Gorakhpur, UTTAR PRADESH / NEW DELHI :
Celebrating works of female photographers, an exhibition was mounted in New Delhi’s Indira Gandhi National Centre for the Arts
You would be familiar with the ‘male gaze’, a term coined by feminist critic Laura Mulvey, which states that the point of view of almost all cinema or photograph is masculine. But if one pays attention to the recent trend in photography, women are actually taking back the gaze. Female gaze can be ascribed to anything photographed by a woman and in that process frees females from the “male-constructed” photographs that have developed an image of femininity in our minds throughout the history of image making.
Similar themes were central to Prof. Farhat Basir Khan’s recently concluded exhibition Feminography at the Indira Gandhi National Centre for the Arts, which was the result of his observations and curated work of female photographers which includes media practitioners, teachers, scholars, writers, mothers and daughters.
On the rationale of holding an exhibition based on women’s perspective of the world, Prof. Khan, who also teaches photography at MCRC, Jamia Millia Islamia, said: “Feminography celebrates the work of women in India and their journey of both being and becoming a woman. It is a narrative of the people, places and spaces, and the relation women shares within it, which is shot through the lens.”
Prof. Khan is happy that more and more women are now asserting their position through social media platforms like Instagram and the broader perspective on the way we look at the woman is changing through it. It is also reflected in the shifting of many institutional magazine’s portrayals of women, which are now showing them as a character in a visual narrative, not as an object of desire.
Transcending barriers
Nitisha Malick takes inspiration from urban eccentricities and captures the connection with the wilderness in her picture Maids Of Gurgaon. “I wanted to show the emotions of those women who live in the shadows of modern cities but their life is still very far from development,” said Mallick, while explaining her work. In an another picture, she explored the contentment of a girl despite all hardships and challenges in her life. All images shown were powerful stories of cities andspaces that women photographers inhabit and the barriers that they transcend.

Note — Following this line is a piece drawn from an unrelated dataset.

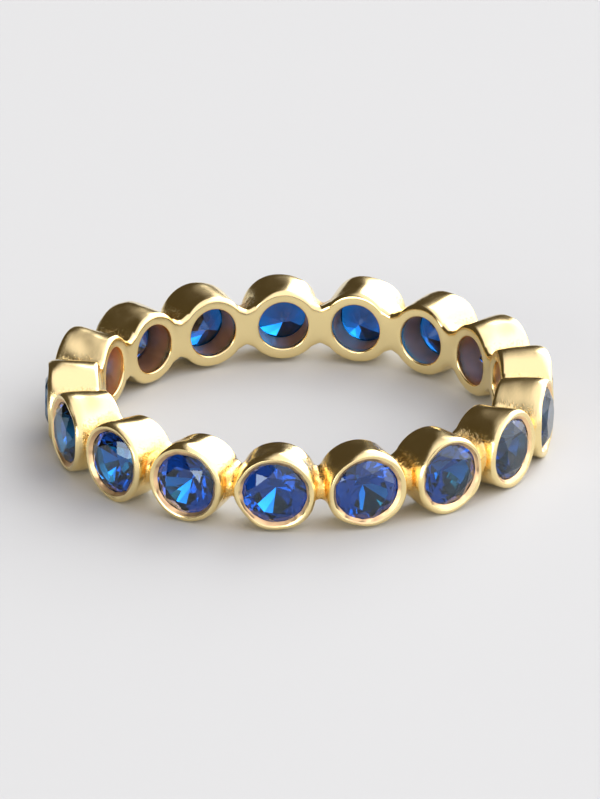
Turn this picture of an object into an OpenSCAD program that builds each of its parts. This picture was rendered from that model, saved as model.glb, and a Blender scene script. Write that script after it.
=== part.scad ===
// Full eternity ring: a closed row of round bezel cups soldered edge to edge, each holding a
// brilliant-cut blue stone. It lies on its side, with the finger hole's axis along +Z, the origin
// under the middle of the hole and the first cup facing -Y. Sizes are in millimetres.

/* [Finger hole] */
// Diameter of the hole that the finger goes through
finger_d = 17.3; // [17:0.1:18]

/* [Cups] */
// Number of cups, each with one stone
cup_count = 17; // [17:1:18]
// Length of a cup, from the finger hole to its rim
cup_depth = 2.15; // [2:0.05:2.4]
// Outer diameter of a cup at its rim
rim_d = 3.5; // [3.45:0.05:3.6]
// Radius of the rounded outer edge of the rim
rim_round = 0.16; // [0.1:0.02:0.18]
// Width of the flat lip on top of the rim
lip_w = 0.08; // [0.04:0.02:0.1]
// Height of the bevel that leans from the lip in over the stone
bevel_h = 0.13; // [0.1:0.01:0.18]
// Diameter of the open back of a cup, seen from inside the ring
back_hole_d = 2.22; // [1.8:0.02:2.4]
// Gap that the solder fills between the backs of two cups
back_gap = 0.04; // [0.03:0.01:0.12]
// Size of the worn edge at the back of a cup
back_chamfer = 0.2; // [0.1:0.05:0.25]

/* [Solder] */
// Width of the solder between two cups at the finger hole
neck_inner_w = 1.75; // [1.5:0.05:1.9]
// Width of the solder between two cups at its outer face
neck_outer_w = 1.0; // [0.8:0.05:1.2]
// How far the outer face of the solder lies below the rims
saddle_drop = 0.5; // [0.35:0.05:0.7]

/* [Stones] */
// Diameter of a stone at its girdle
stone_d = 3.0; // [2.96:0.01:3.02]
// Diameter of the part of a stone that shows inside the rim
stone_open_d = 2.68; // [2.64:0.01:2.72]
// Width of the table across its corners, as a share of the stone
table_share = 0.57; // [0.5:0.01:0.62]
// Slope of the crown's main facets, in degrees
crown_angle = 34.5; // [32:0.5:36]
// Slope of the pavilion's main facets, in degrees
pavilion_angle = 41; // [39:0.5:42]
// Thickness of the girdle, as a share of the stone
girdle_share = 0.03; // [0.02:0.005:0.04]
// Gap between a stone and its seat
stone_gap = 0.02; // [0.01:0.005:0.03]

/* [View] */
// Sub-part to show: all, band, or a stone from stone_01 on

/* [Hidden] */
$fn = 72;
gold = [0.93, 0.74, 0.36];
sapphire = [0.05, 0.13, 0.55];

finger_r = finger_d / 2;
rim_r = rim_d / 2;
rim_plane = finger_r + cup_depth;
half_pitch = 180 / cup_count;
lip_steps = 4;
past = 0.5;
full_turn = 360;

// Outline of a cup. h is always the distance from the ring's axis.
back_r = finger_r * tan(half_pitch) - back_gap / 2;
taper = (rim_r - back_r) / cup_depth;
function cup_r(h) = rim_r - taper * (rim_plane - h);

// Stone, with its girdle's upper edge as height 0
stone_r = stone_d / 2;
open_r = stone_open_d / 2;
table_r = stone_r * table_share;
crown_h = (stone_r - table_r) * tan(crown_angle);
girdle_h = stone_d * girdle_share;
pavilion_h = stone_r * tan(pavilion_angle);
main_count = 8;
facet_step = full_turn / main_count;
half_step = facet_step / 2;
star_r = (table_r + stone_r) / 2;
lower_tip_share = 0.24;
lower_tip_r = stone_r * lower_tip_share;
// Height of the crown's and the pavilion's main planes at radius r, half a facet off their middle
function crown_side_z(r) = (stone_r - r * cos(half_step)) * tan(crown_angle);
function pavilion_side_z(r) = -girdle_h - (stone_r - r * cos(half_step)) * tan(pavilion_angle);

// Seat of a stone in its cup
seat_r = stone_r + stone_gap;
bevel_foot = rim_plane - bevel_h;
ridge_slope = crown_side_z(star_r) / (stone_r - star_r);
girdle_plane = bevel_foot - (stone_r - open_r) * ridge_slope - stone_gap * norm([1, ridge_slope]);
seat_top = girdle_plane + stone_gap;
seat_bottom = girdle_plane - girdle_h - stone_gap;
back_hole_r = back_hole_d / 2;
seat_foot = seat_bottom - (seat_r - back_hole_r) * tan(pavilion_angle);

// Solder between two cups: half its width and the radius of its hollow sides at distance h.
// The hollow side is a circle that crosses both cups, a little larger than the one that touches them.
saddle_plane = rim_plane - saddle_drop;
hollow_share = 1.06;
wedge_share = 0.6;
solder_bite = 0.15;
function neck_half(h) = (neck_inner_w + (neck_outer_w - neck_inner_w)
    * (h - finger_r) / (saddle_plane - finger_r)) / 2;
function mid_gap(h) = h * tan(half_pitch);
function hollow_r(h) = hollow_share * (mid_gap(h) ^ 2 + neck_half(h) ^ 2 - cup_r(h) ^ 2)
    / (2 * (cup_r(h) - neck_half(h)));
function hollow_z(h) = neck_half(h) + hollow_r(h);
// How far the solder reaches to each side, a bite into the cup's wall included
function solder_reach(h) = mid_gap(h) - sqrt(cup_r(h) ^ 2 - neck_half(h) ^ 2) + solder_bite;

function polar(r, a, z) = [r * cos(a), r * sin(a), z];
function arc(cx, cy, r, from, to, steps) =
    [for (i = [0 : steps]) [cx + r * cos(from + (to - from) * i / steps),
                            cy + r * sin(from + (to - from) * i / steps)]];

function stone_name(i) = str("stone_", i < 10 ? "0" : "", i);
function cup_angle(i) = -90 + (i - 1) * 2 * half_pitch;
// Each stone is turned a little differently in its cup, as hand setting leaves them.
function stone_turn(i) = (i * 17) % facet_step;

// Places its children in cup i, with their Z axis pointing out from the finger hole's axis.
module in_cup(i) {
    translate([0, 0, rim_r])
        rotate([0, 0, cup_angle(i)])
            rotate([0, 90, 0])
                children();
}

// One cup before it is bored: a slightly tapered drum with a rounded rim and a worn back edge.
module cup_blank() {
    worn_r = back_r - back_chamfer;
    worn_h = finger_r - back_chamfer / 2;
    rotate_extrude()
        polygon(concat(
            [[0, finger_r - past], [worn_r, finger_r - past], [worn_r, worn_h],
             [cup_r(worn_h + back_chamfer), worn_h + back_chamfer]],
            arc(rim_r - rim_round, rim_plane - rim_round, rim_round, 0, 90, lip_steps),
            [[0, rim_plane]]));
}

// What is bored out of a cup: the open back, the stone's seat and the bevel over its edge.
module cup_bore() {
    lip_r = rim_r - rim_round - lip_w;
    rotate_extrude()
        polygon([[0, finger_r - 2 * past], [back_hole_r, finger_r - 2 * past],
                 [back_hole_r, seat_foot], [seat_r, seat_bottom], [seat_r, seat_top],
                 [open_r, bevel_foot], [lip_r, rim_plane], [lip_r, rim_plane + past],
                 [0, rim_plane + past]]);
}

// The solder that joins cup i to the next one: a wedge with hollow upper and lower sides.
module solder(i) {
    h_in = finger_r - past;
    h_out = saddle_plane + past;
    run = h_out - h_in;
    rise = hollow_z(h_out) - hollow_z(h_in);
    reach = max(solder_reach(finger_r), solder_reach(saddle_plane));
    top_in = neck_half(h_in) + hollow_r(h_in) * wedge_share;
    top_out = neck_half(saddle_plane) + hollow_r(saddle_plane) * wedge_share;
    translate([0, 0, rim_r])
        rotate([0, 0, cup_angle(i) + half_pitch])
            difference() {
                translate([0, reach, 0])
                    rotate([90, 0, 0])
                        linear_extrude(height = 2 * reach)
                            polygon([[h_in, -top_in], [saddle_plane, -top_out],
                                     [saddle_plane, top_out], [h_in, top_in]]);
                for (side = [0, 1])
                    mirror([0, 0, side])
                        translate([h_in, 0, hollow_z(h_in)])
                            rotate([0, 90 - atan2(rise, run), 0])
                                cylinder(h = norm([run, rise]),
                                         r1 = hollow_r(h_in), r2 = hollow_r(h_out));
            }
}

// The bored cups and the solder between them, with the finger hole cut through.
module band() {
    color(gold)
        difference() {
            union() {
                for (i = [1 : cup_count]) {
                    in_cup(i)
                        difference() {
                            cup_blank();
                            cup_bore();
                        }
                    solder(i);
                }
            }
            translate([0, 0, -past])
                cylinder(h = rim_d + 2 * past, r = finger_r);
        }
}

// A round brilliant. Rings of points from the table down: table corners, star tips, the girdle's
// two edges, the tips of the lower halves, and the culet.
module brilliant() {
    n = main_count;
    tops = [for (k = [0 : n - 1]) polar(table_r, k * facet_step, crown_h)];
    stars = [for (k = [0 : n - 1])
        polar(star_r, k * facet_step + half_step, crown_side_z(star_r))];
    girdle_top = [for (k = [0 : 2 * n - 1]) polar(stone_r, k * half_step, 0)];
    girdle_low = [for (k = [0 : 2 * n - 1]) polar(stone_r, k * half_step, -girdle_h)];
    tips = [for (k = [0 : n - 1])
        polar(lower_tip_r, k * facet_step + half_step, pavilion_side_z(lower_tip_r))];
    culet = [0, 0, -girdle_h - pavilion_h];
    s = n;
    g = 2 * n;
    l = 4 * n;
    p = 6 * n;
    c = 7 * n;
    table_facet = [[for (k = [n - 1 : -1 : 0]) k]];
    star_facets = [for (k = [0 : n - 1]) [k, (k + 1) % n, s + k]];
    kite_facets = [for (k = [0 : n - 1]) [k, s + k, g + 2 * k, s + (k + n - 1) % n]];
    upper_halves = [for (k = [0 : n - 1]) each [
        [s + k, g + 2 * k + 1, g + 2 * k],
        [s + k, g + (2 * k + 2) % (2 * n), g + 2 * k + 1]]];
    girdle_facets = [for (k = [0 : 2 * n - 1])
        [g + k, g + (k + 1) % (2 * n), l + (k + 1) % (2 * n), l + k]];
    lower_halves = [for (k = [0 : n - 1]) each [
        [p + k, l + 2 * k, l + 2 * k + 1],
        [p + k, l + 2 * k + 1, l + (2 * k + 2) % (2 * n)]]];
    main_facets = [for (k = [0 : n - 1]) [c, p + (k + n - 1) % n, l + 2 * k, p + k]];
    polyhedron(
        points = concat(tops, stars, girdle_top, girdle_low, tips, [culet]),
        faces = concat(table_facet, star_facets, kite_facets, upper_halves,
                       girdle_facets, lower_halves, main_facets));
}

module stone(i) {
    color(sapphire)
        in_cup(i)
            translate([0, 0, girdle_plane])
                rotate([0, 0, stone_turn(i)])
                    brilliant();
}

band();
for (i = [1 : cup_count])
    stone(i);
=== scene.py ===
import math

import bpy
import numpy as np
from mathutils import Matrix, Vector


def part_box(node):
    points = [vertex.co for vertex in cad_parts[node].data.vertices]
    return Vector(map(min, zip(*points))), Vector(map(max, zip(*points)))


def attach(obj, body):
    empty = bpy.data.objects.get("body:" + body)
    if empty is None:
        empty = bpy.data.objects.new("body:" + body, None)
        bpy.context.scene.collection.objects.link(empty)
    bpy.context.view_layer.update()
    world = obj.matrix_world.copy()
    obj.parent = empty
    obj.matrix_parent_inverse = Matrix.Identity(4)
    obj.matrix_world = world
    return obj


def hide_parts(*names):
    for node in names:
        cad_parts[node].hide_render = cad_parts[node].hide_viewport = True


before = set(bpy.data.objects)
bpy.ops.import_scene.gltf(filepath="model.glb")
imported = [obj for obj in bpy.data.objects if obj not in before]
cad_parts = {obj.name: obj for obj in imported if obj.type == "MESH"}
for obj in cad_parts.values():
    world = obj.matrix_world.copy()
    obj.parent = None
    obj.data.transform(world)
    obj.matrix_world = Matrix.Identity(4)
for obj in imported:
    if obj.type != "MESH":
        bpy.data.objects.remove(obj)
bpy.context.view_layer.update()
print("stage: frame loaded")

mm = 0.001                   # lengths are in metres, unless a note says mm
fullTurn = 2 * math.pi


# A mesh's vertices as rows
def meshPoints(mesh):
    co = np.empty(len(mesh.vertices) * 3)
    mesh.vertices.foreach_get("co", co)
    return co.reshape(-1, 3)


# Sizes that the frame gives. Cup 0 faces -Y, and the cups follow anticlockwise seen from above.
stoneNodes = [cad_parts[name] for name in sorted(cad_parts) if name.startswith("stone_")]
cupCount = len(stoneNodes)
halfPitch = math.pi / cupCount
bandPoints = meshPoints(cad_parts["band"].data)
bandLow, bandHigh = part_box("band")
fingerRadius = float(np.hypot(bandPoints[:, 0], bandPoints[:, 1]).min())
rimPlane = -bandLow.y        # the rims' distance from the finger axis
rimRadius = (bandHigh.z - bandLow.z) / 2
axisHeight = (bandHigh.z + bandLow.z) / 2
backHalfGap = 0.02 * mm      # half the gap between the backs of two cups
backRadius = fingerRadius * math.tan(halfPitch) - backHalfGap


# 0 below low, 1 above high, and a smooth S between them
def smoothStep(low, high, x):
    t = np.clip((x - low) / (high - low), 0, 1)
    return t * t * (3 - 2 * t)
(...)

Some were independent memories shot with a half smile; others with grit and determination, still others with a gentle non-abrasive press of a shutter. Saumya Khandelwal’s “Child Bride in Shravasti”, questions the life of young married girls yet reflects the happiness that they have built for themselves. “The subjects in the works includes forms and textures – the mundane and the ordinary which is transcending them into works of art to frame, admire and cherish,” concluded Prof. Khan.